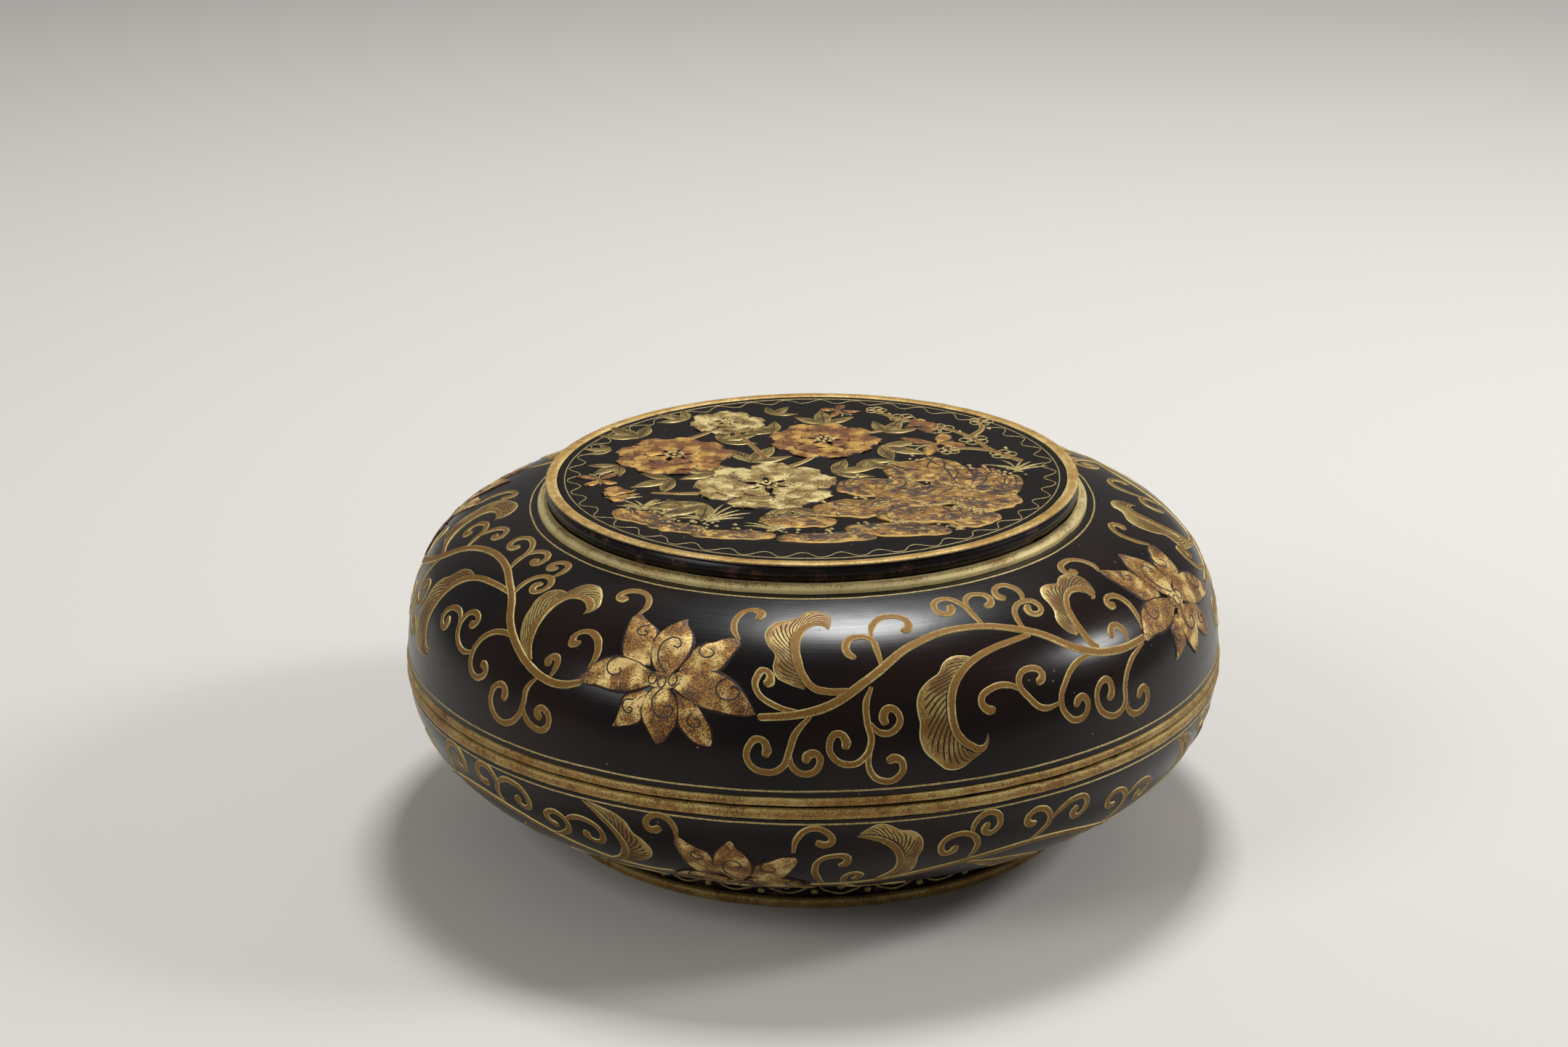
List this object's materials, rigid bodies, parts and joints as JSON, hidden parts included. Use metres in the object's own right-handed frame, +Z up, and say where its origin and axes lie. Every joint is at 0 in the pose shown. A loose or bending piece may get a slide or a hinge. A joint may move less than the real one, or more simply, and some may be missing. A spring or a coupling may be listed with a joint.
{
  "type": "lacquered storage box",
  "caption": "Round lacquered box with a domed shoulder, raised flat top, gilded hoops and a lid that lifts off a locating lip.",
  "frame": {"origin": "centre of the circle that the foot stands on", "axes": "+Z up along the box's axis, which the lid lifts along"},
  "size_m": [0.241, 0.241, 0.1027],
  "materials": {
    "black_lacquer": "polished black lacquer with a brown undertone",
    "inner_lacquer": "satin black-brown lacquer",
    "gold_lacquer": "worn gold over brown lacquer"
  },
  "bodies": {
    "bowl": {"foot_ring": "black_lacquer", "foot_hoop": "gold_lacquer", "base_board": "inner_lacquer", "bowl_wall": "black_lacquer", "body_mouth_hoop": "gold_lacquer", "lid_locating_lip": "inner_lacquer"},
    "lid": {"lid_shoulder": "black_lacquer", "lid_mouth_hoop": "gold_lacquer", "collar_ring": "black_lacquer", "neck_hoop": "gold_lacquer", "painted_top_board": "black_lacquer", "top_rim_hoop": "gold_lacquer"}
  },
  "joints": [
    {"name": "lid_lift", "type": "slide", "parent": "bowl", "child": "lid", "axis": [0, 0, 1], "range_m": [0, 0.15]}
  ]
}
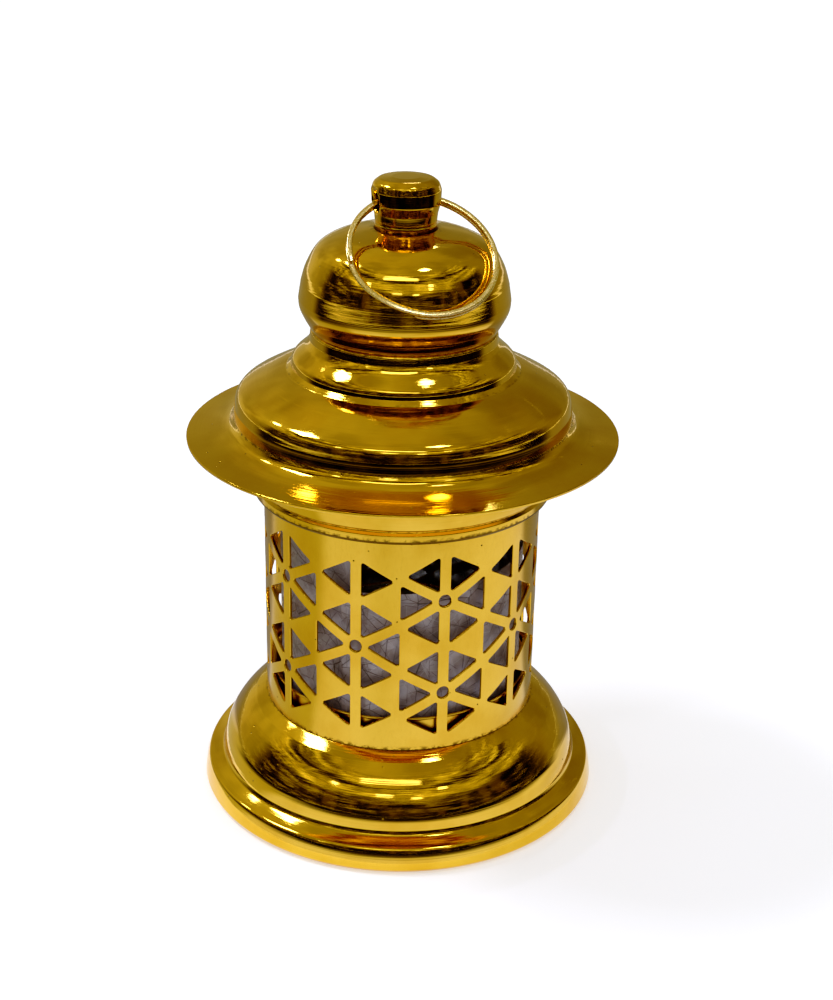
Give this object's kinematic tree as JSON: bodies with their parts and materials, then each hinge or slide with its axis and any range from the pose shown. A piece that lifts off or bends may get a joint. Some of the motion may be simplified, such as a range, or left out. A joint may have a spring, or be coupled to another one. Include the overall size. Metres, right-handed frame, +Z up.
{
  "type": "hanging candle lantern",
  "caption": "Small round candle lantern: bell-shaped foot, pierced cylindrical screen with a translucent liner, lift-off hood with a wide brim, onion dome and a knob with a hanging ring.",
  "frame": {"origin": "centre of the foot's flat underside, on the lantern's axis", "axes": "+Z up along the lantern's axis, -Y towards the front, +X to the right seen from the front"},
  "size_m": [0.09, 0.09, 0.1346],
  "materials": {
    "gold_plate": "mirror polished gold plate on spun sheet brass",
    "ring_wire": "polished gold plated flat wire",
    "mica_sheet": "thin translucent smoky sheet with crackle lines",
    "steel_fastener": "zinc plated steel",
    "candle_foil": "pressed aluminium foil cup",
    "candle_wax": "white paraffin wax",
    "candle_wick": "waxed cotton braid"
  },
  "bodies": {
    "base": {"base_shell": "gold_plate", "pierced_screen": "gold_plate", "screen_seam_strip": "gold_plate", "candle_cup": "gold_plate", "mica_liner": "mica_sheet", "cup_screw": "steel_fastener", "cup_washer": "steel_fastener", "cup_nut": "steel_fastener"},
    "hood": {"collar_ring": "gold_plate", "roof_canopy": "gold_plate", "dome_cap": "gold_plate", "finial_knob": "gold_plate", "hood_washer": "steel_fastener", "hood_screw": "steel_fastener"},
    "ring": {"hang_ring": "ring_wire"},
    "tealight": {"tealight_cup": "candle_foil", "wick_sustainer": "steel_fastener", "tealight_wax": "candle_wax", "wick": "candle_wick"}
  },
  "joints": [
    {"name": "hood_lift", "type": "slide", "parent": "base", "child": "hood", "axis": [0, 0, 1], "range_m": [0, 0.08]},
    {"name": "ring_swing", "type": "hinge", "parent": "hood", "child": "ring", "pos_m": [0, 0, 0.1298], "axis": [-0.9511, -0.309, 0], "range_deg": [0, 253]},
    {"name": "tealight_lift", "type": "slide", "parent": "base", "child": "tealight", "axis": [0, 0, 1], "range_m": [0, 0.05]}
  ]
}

» **Written request**: From the data, collect all lines where the string "piece" appears.

» **Response to the exercise**:
List this object's materials, rigid bodies, parts and joints as JSON, hidden parts included. Use metres in the object's own right-handed frame, +Z up, and say where its origin and axes lie. Every joint is at 0 in the pose shown. A loose or bending piece may get a slide or a hinge. A joint may move less than the real one, or more simply, and some may be missing. A spring or a coupling may be listed with a joint.
Give this object's kinematic tree as JSON: bodies with their parts and materials, then each hinge or slide with its axis and any range from the pose shown. A piece that lifts off or bends may get a joint. Some of the motion may be simplified, such as a range, or left out. A joint may have a spring, or be coupled to another one. Include the overall size. Metres, right-handed frame, +Z up.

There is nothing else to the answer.